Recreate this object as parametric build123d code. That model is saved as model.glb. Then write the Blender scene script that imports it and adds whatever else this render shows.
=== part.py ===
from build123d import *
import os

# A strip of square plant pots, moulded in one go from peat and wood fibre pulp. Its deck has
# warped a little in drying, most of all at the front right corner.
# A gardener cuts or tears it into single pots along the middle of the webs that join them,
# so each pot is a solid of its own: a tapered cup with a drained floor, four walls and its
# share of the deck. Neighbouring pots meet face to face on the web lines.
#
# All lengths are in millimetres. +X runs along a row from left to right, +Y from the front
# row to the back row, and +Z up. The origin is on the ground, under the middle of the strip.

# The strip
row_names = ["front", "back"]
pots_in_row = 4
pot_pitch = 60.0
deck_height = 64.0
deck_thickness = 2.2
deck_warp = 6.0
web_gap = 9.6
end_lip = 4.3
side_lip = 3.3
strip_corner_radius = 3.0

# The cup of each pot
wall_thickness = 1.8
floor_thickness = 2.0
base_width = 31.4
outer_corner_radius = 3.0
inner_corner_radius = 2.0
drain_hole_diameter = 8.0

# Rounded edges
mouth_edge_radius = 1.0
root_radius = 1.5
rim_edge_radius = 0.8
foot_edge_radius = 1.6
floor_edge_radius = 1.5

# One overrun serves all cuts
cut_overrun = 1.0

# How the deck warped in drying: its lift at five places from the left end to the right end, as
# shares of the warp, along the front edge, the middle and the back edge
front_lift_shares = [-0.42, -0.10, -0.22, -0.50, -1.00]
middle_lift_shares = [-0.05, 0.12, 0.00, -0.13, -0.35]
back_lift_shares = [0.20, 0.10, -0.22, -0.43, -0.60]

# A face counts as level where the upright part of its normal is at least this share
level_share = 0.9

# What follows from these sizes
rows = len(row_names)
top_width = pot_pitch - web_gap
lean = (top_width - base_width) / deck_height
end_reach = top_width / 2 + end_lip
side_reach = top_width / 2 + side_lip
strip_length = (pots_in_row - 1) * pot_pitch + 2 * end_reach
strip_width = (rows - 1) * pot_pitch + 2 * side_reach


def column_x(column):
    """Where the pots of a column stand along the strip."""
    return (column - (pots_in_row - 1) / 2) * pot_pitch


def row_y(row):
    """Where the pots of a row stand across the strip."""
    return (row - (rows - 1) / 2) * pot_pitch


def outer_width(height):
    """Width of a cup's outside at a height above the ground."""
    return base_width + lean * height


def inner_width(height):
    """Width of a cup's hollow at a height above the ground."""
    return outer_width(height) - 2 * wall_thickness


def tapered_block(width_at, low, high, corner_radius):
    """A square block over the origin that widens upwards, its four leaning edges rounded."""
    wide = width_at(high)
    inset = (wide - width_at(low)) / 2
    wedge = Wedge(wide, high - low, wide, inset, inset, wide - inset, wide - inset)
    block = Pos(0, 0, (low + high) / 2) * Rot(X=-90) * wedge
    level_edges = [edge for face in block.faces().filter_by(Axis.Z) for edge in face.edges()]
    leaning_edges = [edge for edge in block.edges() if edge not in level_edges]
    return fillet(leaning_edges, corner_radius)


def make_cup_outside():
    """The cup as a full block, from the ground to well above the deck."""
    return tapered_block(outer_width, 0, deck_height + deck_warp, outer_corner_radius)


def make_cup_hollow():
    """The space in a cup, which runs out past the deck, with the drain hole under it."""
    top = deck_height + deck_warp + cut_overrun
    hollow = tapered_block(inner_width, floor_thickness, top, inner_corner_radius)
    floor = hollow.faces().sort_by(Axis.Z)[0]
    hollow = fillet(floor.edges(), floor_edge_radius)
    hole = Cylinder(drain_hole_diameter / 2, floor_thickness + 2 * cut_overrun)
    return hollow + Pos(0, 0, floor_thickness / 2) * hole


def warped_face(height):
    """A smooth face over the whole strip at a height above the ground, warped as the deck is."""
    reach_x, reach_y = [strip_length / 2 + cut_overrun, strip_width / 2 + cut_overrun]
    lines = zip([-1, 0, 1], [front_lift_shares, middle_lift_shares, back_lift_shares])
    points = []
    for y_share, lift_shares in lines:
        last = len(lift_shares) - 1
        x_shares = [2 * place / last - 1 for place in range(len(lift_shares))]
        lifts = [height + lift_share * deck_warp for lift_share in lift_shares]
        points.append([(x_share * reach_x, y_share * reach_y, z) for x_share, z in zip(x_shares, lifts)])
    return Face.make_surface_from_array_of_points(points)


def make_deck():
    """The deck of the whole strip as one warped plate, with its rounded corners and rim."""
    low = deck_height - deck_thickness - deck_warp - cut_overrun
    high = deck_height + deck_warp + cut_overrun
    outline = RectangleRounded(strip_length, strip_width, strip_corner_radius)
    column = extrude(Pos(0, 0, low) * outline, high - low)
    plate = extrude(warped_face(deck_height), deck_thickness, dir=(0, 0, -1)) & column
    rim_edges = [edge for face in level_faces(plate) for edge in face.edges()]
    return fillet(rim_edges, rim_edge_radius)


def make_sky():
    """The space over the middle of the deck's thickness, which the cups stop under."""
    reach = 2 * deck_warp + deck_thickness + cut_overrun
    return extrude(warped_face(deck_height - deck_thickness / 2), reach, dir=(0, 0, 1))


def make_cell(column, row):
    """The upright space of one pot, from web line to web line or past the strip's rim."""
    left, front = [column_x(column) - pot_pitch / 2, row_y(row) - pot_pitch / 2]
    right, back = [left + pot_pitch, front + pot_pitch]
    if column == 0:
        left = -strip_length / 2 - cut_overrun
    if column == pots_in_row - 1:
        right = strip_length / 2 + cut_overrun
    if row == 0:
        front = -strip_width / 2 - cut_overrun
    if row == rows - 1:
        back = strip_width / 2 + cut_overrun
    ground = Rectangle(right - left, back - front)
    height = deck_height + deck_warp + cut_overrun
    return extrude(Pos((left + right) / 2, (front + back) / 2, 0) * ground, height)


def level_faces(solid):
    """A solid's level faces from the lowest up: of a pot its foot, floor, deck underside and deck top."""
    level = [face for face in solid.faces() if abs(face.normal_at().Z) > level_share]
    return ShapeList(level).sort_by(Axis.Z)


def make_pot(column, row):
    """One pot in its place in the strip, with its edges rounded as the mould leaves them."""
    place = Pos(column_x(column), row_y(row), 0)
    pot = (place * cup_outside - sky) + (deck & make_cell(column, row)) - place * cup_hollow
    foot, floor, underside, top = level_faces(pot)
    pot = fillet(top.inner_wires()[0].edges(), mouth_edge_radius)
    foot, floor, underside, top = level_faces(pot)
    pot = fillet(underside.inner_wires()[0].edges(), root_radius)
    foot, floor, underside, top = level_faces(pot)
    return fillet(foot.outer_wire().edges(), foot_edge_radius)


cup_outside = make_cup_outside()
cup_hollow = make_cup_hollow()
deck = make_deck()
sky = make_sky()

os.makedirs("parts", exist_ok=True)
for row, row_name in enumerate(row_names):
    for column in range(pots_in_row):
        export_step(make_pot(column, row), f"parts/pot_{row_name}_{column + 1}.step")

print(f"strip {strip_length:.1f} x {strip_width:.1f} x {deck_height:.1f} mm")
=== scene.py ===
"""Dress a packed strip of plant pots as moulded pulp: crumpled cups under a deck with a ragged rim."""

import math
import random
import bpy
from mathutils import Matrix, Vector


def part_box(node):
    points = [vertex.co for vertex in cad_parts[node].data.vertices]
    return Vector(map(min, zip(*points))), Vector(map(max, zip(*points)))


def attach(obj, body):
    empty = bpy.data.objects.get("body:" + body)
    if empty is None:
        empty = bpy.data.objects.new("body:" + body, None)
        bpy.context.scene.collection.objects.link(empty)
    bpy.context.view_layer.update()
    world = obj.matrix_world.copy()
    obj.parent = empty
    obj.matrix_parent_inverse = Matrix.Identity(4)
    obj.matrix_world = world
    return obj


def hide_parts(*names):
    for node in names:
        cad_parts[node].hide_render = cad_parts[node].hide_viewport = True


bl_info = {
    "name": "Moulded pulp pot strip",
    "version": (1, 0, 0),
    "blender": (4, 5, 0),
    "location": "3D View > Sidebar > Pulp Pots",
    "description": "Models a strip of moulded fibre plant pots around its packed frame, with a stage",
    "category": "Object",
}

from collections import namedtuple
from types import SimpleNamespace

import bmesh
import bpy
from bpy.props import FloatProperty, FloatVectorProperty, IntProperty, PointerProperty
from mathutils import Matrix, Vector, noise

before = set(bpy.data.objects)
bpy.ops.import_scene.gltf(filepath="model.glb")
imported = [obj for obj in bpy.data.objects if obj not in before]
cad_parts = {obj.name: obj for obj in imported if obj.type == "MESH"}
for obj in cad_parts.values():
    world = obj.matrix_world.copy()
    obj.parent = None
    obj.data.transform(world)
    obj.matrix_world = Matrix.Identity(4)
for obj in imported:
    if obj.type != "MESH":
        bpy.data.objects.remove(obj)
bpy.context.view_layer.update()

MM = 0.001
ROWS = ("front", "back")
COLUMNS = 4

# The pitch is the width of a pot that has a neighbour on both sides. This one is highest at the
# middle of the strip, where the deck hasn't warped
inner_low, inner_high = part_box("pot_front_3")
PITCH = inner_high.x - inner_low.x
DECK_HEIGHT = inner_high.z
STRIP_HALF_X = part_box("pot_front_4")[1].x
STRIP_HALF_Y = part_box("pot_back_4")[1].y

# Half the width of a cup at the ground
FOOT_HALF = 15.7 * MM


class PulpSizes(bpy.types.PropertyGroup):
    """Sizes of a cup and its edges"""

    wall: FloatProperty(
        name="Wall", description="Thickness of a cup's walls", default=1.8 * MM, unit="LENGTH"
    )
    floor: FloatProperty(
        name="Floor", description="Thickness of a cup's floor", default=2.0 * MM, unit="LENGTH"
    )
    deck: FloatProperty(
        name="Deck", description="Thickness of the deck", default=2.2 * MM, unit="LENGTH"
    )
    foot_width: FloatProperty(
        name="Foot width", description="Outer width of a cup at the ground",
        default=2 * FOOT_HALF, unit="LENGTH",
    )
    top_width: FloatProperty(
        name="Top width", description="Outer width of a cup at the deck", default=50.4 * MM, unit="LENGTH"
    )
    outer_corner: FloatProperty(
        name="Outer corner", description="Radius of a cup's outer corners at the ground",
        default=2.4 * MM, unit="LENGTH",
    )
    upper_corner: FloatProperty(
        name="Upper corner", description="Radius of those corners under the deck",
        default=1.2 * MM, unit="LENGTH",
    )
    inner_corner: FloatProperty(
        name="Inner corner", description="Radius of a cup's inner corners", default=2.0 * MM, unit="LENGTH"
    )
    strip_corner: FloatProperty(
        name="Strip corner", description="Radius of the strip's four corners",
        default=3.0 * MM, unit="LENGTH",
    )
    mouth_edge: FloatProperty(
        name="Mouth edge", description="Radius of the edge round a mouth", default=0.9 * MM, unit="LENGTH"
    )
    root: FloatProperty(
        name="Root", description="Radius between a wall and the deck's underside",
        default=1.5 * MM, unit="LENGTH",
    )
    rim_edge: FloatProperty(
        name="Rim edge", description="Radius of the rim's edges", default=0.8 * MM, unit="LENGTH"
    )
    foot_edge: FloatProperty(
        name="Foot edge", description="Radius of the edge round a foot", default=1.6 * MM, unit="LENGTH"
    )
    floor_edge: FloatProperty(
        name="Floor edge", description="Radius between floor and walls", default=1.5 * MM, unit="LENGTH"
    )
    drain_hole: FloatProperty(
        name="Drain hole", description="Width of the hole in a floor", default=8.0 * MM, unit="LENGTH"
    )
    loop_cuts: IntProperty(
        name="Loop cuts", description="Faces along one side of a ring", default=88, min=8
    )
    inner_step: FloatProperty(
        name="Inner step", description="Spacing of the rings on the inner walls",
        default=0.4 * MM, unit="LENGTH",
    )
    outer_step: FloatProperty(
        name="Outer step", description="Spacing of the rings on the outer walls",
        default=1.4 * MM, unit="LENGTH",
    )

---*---

* Given request:
Look above for the line that contains "cup_outside = make_cup_outside()". Starting there, transcribe every line exactly until you have copied the line that contains "obj.matrix_parent_inverse = Matrix.Identity(4)".

* Solution for this problem:
cup_outside = make_cup_outside()
cup_hollow = make_cup_hollow()
deck = make_deck()
sky = make_sky()

os.makedirs("parts", exist_ok=True)
for row, row_name in enumerate(row_names):
    for column in range(pots_in_row):
        export_step(make_pot(column, row), f"parts/pot_{row_name}_{column + 1}.step")

print(f"strip {strip_length:.1f} x {strip_width:.1f} x {deck_height:.1f} mm")
=== scene.py ===
"""Dress a packed strip of plant pots as moulded pulp: crumpled cups under a deck with a ragged rim."""

import math
import random
import bpy
from mathutils import Matrix, Vector


def part_box(node):
    points = [vertex.co for vertex in cad_parts[node].data.vertices]
    return Vector(map(min, zip(*points))), Vector(map(max, zip(*points)))


def attach(obj, body):
    empty = bpy.data.objects.get("body:" + body)
    if empty is None:
        empty = bpy.data.objects.new("body:" + body, None)
        bpy.context.scene.collection.objects.link(empty)
    bpy.context.view_layer.update()
    world = obj.matrix_world.copy()
    obj.parent = empty
    obj.matrix_parent_inverse = Matrix.Identity(4)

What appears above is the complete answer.